The Opinion of a Contemporary Royalist, Lord Clarendon

He was one of those men, quos vituperare ne inimici quidem possunt, nisi ut simul laudent; "whom his very enemies could not condemn without commending him at the same time"; for he could never have done half that mischief without great parts of courage, industry, and judgment. He must have had a wonderful understanding in the natures and humours of men, and as great a dexterity in applying them; who, from a private and obscure birth (though of a good family) without interest or estate, alliance or friendship could raise himself to such a height, and compound and knead such opposite and contradictory tempers, humours, and interests into a consistence, that contributed to his designs, and to their own destruction; whilst himself grew insensibly powerful enough to cut off those by whom he had climbed, in the instant that they projected to demolish their own building. What was said of Cinna may very justly be said of him: "He attempted those things which no good man durst have ventured on; and achieved those in which none but a valiant and great man could have succeeded." Without doubt, no man with more wickedness ever attempted anything, or brought to pass what he desired more wickedly, more in the face and contempt of religion, and moral honesty; yet wickedness as great as his could never have accomplished those designs, without the assistance of a great spirit, an admirable circumspection, and sagacity, and a most magnanimous resolution.

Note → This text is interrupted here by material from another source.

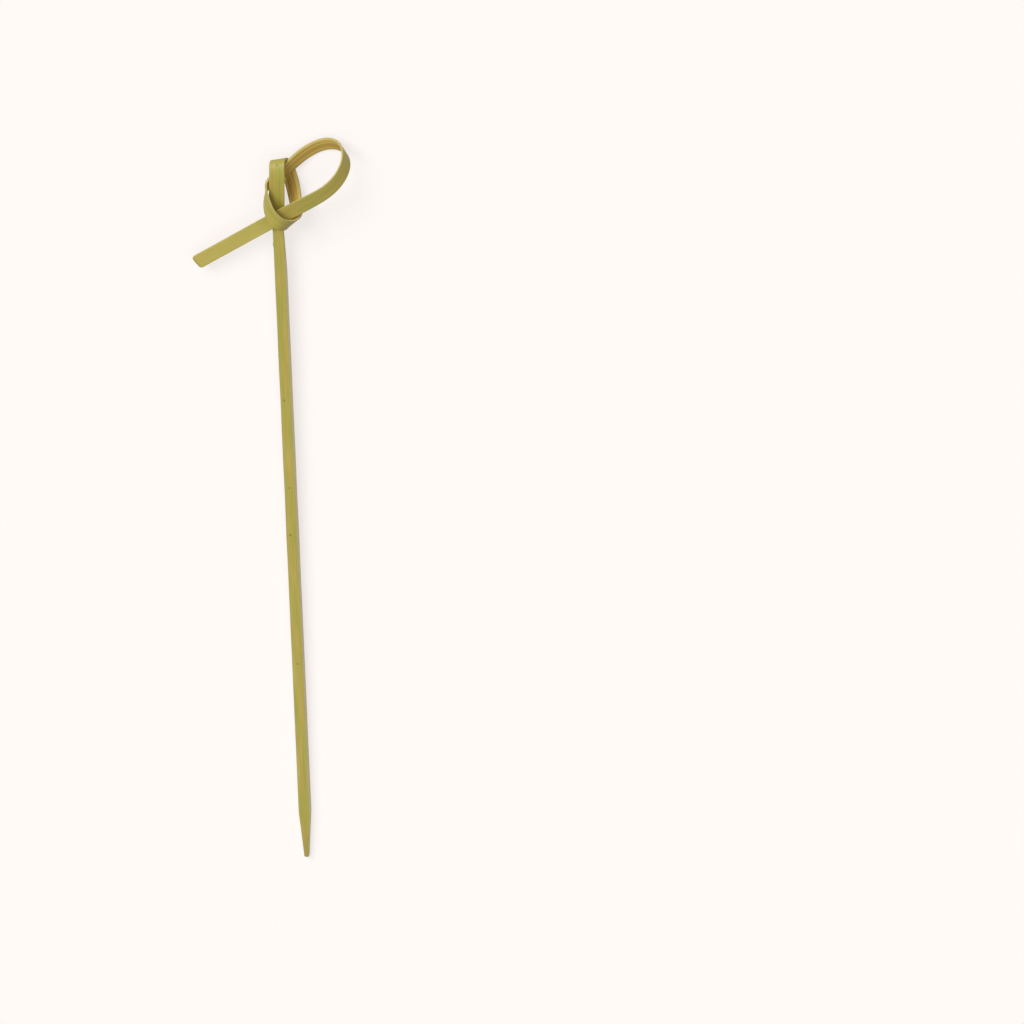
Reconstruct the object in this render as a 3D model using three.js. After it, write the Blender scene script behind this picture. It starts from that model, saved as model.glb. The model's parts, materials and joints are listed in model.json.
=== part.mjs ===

When he appeared first in the parliament, he seemed to have a person in no degree gracious, no ornament of discourse, none of those talents which use to conciliate the affections of the stander by: yet as he grew into place and authority, his parts seemed to be raised, as if he had concealed faculties, till he had occasion to use them; and when he was to act the part of a great man, he did it without any indecency, notwithstanding the want of custom. In all other matters, which did not concern the life of his jurisdiction, he seemed to have great reverence for the law, rarely interposing between party and party. As he proceeded with this kind of indignation, and haughtiness, with those who were refractory, and durst contend with his greatness, so towards all who complied with his good pleasure, and courted his protection, he used great civility, generosity, and bounty.